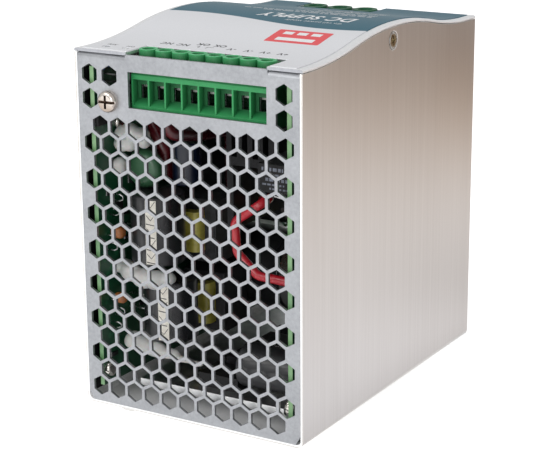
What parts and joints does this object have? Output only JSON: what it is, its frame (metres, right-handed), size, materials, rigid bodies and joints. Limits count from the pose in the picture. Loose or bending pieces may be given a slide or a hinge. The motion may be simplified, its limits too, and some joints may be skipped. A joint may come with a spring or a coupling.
{
  "type": "din rail power supply",
  "caption": "Metal-cased power supply for a mounting rail, with perforated ends, a curved front, screw terminals at both ends and a sprung rail clip.",
  "frame": {"origin": "centre of the case's width and length, on the plane of the rail clip's lowest faces", "axes": "+Z from the rail clip out through the labelled front; +X across the case's width; +Y from the output terminal end to the input terminal end"},
  "size_m": [0.0856, 0.1296, 0.1367],
  "materials": {
    "brushed_case": "vertical brushed sheet, satin",
    "case_sheet": "zinc-coated sheet, matt",
    "cover_sheet": "zinc-coated sheet, matt",
    "label_film": "printed polyester film, light grey with a blue-grey band",
    "yellow_zinc": "yellow chromate",
    "nickel": "nickel plated",
    "black_film": "black insulating film",
    "board": "green glass-epoxy board",
    "bare_aluminium": "mill finish",
    "dark_aluminium": "dark anodised",
    "black_resin": "moulded resin",
    "green_plastic": "moulded polyamide",
    "tinned_brass": "tinned",
    "sleeve": "shrink sleeve",
    "ferrite": "sintered ferrite",
    "yellow_tape": "polyester tape",
    "green_coating": "epoxy coating",
    "enamelled_wire": "enamelled copper",
    "capacitor_box": "moulded box",
    "fuse_glass": "clear glass",
    "red_silicone": "red insulation",
    "blue_plastic": "moulded",
    "white_plastic": "moulded",
    "led_lens": "tinted lens",
    "zinc_steel": "zinc plated",
    "spring_steel": "spring wire"
  },
  "bodies": {
    "case": {"side_back_shell": "brushed_case", "output_end_plate": "case_sheet", "input_end_plate": "case_sheet", "front_cover": "cover_sheet", "front_label": "label_film", "side_screws": "yellow_zinc", "end_plate_screws": "nickel", "end_plate_nuts": "nickel", "side_insulators": "black_film", "left_board": "board", "right_board": "board", "terminal_boards": "board", "board_spacers": "nickel", "board_screws": "nickel", "heat_spreader": "bare_aluminium", "heatsink": "dark_aluminium", "power_transistors": "black_resin", "output_terminal_housing": "green_plastic", "input_terminal_housing": "green_plastic", "output_terminal_bars": "tinned_brass", "input_terminal_bars": "tinned_brass", "output_capacitors": "sleeve", "bulk_capacitors": "sleeve", "ferrite_cores": "ferrite", "taped_windings": "yellow_tape", "green_dipped_disc": "green_coating", "toroid_windings": "enamelled_wire", "film_capacitors": "capacitor_box", "relay": "black_resin", "input_fuse": "fuse_glass", "red_leads": "red_silicone", "trimmer_body": "blue_plastic", "status_led": "led_lens", "din_clip_base": "zinc_steel", "din_clip_screws": "nickel", "din_latch_spring": "spring_steel"},
    "trimmer": {"trimmer_rotor": "white_plastic"},
    "latch": {"din_latch": "zinc_steel"},
    "output_screw_1": {"output_clamp_screw_1": "nickel"},
    "output_cage_1": {"output_clamp_1": "nickel"},
    "output_screw_2": {"output_clamp_screw_2": "nickel"},
    "output_cage_2": {"output_clamp_2": "nickel"},
    "output_screw_3": {"output_clamp_screw_3": "nickel"},
    "output_cage_3": {"output_clamp_3": "nickel"},
    "output_screw_4": {"output_clamp_screw_4": "nickel"},
    "output_cage_4": {"output_clamp_4": "nickel"},
    "output_screw_5": {"output_clamp_screw_5": "nickel"},
    "output_cage_5": {"output_clamp_5": "nickel"},
    "output_screw_6": {"output_clamp_screw_6": "nickel"},
    "output_cage_6": {"output_clamp_6": "nickel"},
    "output_screw_7": {"output_clamp_screw_7": "nickel"},
    "output_cage_7": {"output_clamp_7": "nickel"},
    "output_screw_8": {"output_clamp_screw_8": "nickel"},
    "output_cage_8": {"output_clamp_8": "nickel"},
    "input_screw_1": {"input_clamp_screw_1": "nickel"},
    "input_cage_1": {"input_clamp_1": "nickel"},
    "input_screw_2": {"input_clamp_screw_2": "nickel"},
    "input_cage_2": {"input_clamp_2": "nickel"},
    "input_screw_3": {"input_clamp_screw_3": "nickel"},
    "input_cage_3": {"input_clamp_3": "nickel"}
  },
  "joints": [
    {"name": "din_latch_slide", "type": "slide", "parent": "case", "child": "latch", "axis": [0, 1, 0], "range_m": [0, 0.0035], "stiffness_N_per_m": 1500, "springref_m": -0.002, "deforming": ["din_latch_spring"]},
    {"name": "trimmer_turn", "type": "hinge", "parent": "case", "child": "trimmer", "pos_m": [-0.03415, -0.0566, 0.128], "axis": [0, 0, 1], "range_deg": [-135, 135]},
    {"name": "output_screw_1_turn", "type": "hinge", "parent": "case", "child": "output_screw_1", "pos_m": [-0.01858, -0.055, 0.125], "axis": [0, 0, 1], "range_deg": [-2160, 0]},
    {"name": "output_cage_1_rise", "type": "slide", "parent": "case", "child": "output_cage_1", "axis": [0, 0, 1], "range_m": [0, 0.003]},
    {"name": "output_screw_2_turn", "type": "hinge", "parent": "case", "child": "output_screw_2", "pos_m": [-0.01222, -0.055, 0.125], "axis": [0, 0, 1], "range_deg": [-2160, 0]},
    {"name": "output_cage_2_rise", "type": "slide", "parent": "case", "child": "output_cage_2", "axis": [0, 0, 1], "range_m": [0, 0.003]},
    {"name": "output_screw_3_turn", "type": "hinge", "parent": "case", "child": "output_screw_3", "pos_m": [-0.00588, -0.055, 0.125], "axis": [0, 0, 1], "range_deg": [-2160, 0]},
    {"name": "output_cage_3_rise", "type": "slide", "parent": "case", "child": "output_cage_3", "axis": [0, 0, 1], "range_m": [0, 0.003]},
    {"name": "output_screw_4_turn", "type": "hinge", "parent": "case", "child": "output_screw_4", "pos_m": [0.00047, -0.055, 0.125], "axis": [0, 0, 1], "range_deg": [-2160, 0]},
    {"name": "output_cage_4_rise", "type": "slide", "parent": "case", "child": "output_cage_4", "axis": [0, 0, 1], "range_m": [0, 0.003]},
    {"name": "output_screw_5_turn", "type": "hinge", "parent": "case", "child": "output_screw_5", "pos_m": [0.00683, -0.055, 0.125], "axis": [0, 0, 1], "range_deg": [-2160, 0]},
    {"name": "output_cage_5_rise", "type": "slide", "parent": "case", "child": "output_cage_5", "axis": [0, 0, 1], "range_m": [0, 0.003]},
    {"name": "output_screw_6_turn", "type": "hinge", "parent": "case", "child": "output_screw_6", "pos_m": [0.01317, -0.055, 0.125], "axis": [0, 0, 1], "range_deg": [-2160, 0]},
    {"name": "output_cage_6_rise", "type": "slide", "parent": "case", "child": "output_cage_6", "axis": [0, 0, 1], "range_m": [0, 0.003]},
    {"name": "output_screw_7_turn", "type": "hinge", "parent": "case", "child": "output_screw_7", "pos_m": [0.01953, -0.055, 0.125], "axis": [0, 0, 1], "range_deg": [-2160, 0]},
    {"name": "output_cage_7_rise", "type": "slide", "parent": "case", "child": "output_cage_7", "axis": [0, 0, 1], "range_m": [0, 0.003]},
    {"name": "output_screw_8_turn", "type": "hinge", "parent": "case", "child": "output_screw_8", "pos_m": [0.02587, -0.055, 0.125], "axis": [0, 0, 1], "range_deg": [-2160, 0]},
    {"name": "output_cage_8_rise", "type": "slide", "parent": "case", "child": "output_cage_8", "axis": [0, 0, 1], "range_m": [0, 0.003]},
    {"name": "input_screw_1_turn", "type": "hinge", "parent": "case", "child": "input_screw_1", "pos_m": [0.00185, 0.055, 0.125], "axis": [0, 0, 1], "range_deg": [-2160, 0]},
    {"name": "input_cage_1_rise", "type": "slide", "parent": "case", "child": "input_cage_1", "axis": [0, 0, 1], "range_m": [0, 0.003]},
    {"name": "input_screw_2_turn", "type": "hinge", "parent": "case", "child": "input_screw_2", "pos_m": [-0.00865, 0.055, 0.125], "axis": [0, 0, 1], "range_deg": [-2160, 0]},
    {"name": "input_cage_2_rise", "type": "slide", "parent": "case", "child": "input_cage_2", "axis": [0, 0, 1], "range_m": [0, 0.003]},
    {"name": "input_screw_3_turn", "type": "hinge", "parent": "case", "child": "input_screw_3", "pos_m": [-0.01915, 0.055, 0.125], "axis": [0, 0, 1], "range_deg": [-2160, 0]},
    {"name": "input_cage_3_rise", "type": "slide", "parent": "case", "child": "input_cage_3", "axis": [0, 0, 1], "range_m": [0, 0.003]}
  ],
  "couplings": [
    {"joint": "output_screw_1_turn", "follows": "output_cage_1_rise", "rad_per_m": -12566},
    {"joint": "output_screw_2_turn", "follows": "output_cage_2_rise", "rad_per_m": -12566},
    {"joint": "output_screw_3_turn", "follows": "output_cage_3_rise", "rad_per_m": -12566},
    {"joint": "output_screw_4_turn", "follows": "output_cage_4_rise", "rad_per_m": -12566},
    {"joint": "output_screw_5_turn", "follows": "output_cage_5_rise", "rad_per_m": -12566},
    {"joint": "output_screw_6_turn", "follows": "output_cage_6_rise", "rad_per_m": -12566},
    {"joint": "output_screw_7_turn", "follows": "output_cage_7_rise", "rad_per_m": -12566},
    {"joint": "output_screw_8_turn", "follows": "output_cage_8_rise", "rad_per_m": -12566},
    {"joint": "input_screw_1_turn", "follows": "input_cage_1_rise", "rad_per_m": -12566},
    {"joint": "input_screw_2_turn", "follows": "input_cage_2_rise", "rad_per_m": -12566},
    {"joint": "input_screw_3_turn", "follows": "input_cage_3_rise", "rad_per_m": -12566}
  ]
}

• AIM OF THE EXERCISE
Collect each line above holding the string "frame".

• CORRECT RESPONSE
What parts and joints does this object have? Output only JSON: what it is, its frame (metres, right-handed), size, materials, rigid bodies and joints. Limits count from the pose in the picture. Loose or bending pieces may be given a slide or a hinge. The motion may be simplified, its limits too, and some joints may be skipped. A joint may come with a spring or a coupling.
  "frame": {"origin": "centre of the case's width and length, on the plane of the rail clip's lowest faces", "axes": "+Z from the rail clip out through the labelled front; +X across the case's width; +Y from the output terminal end to the input terminal end"},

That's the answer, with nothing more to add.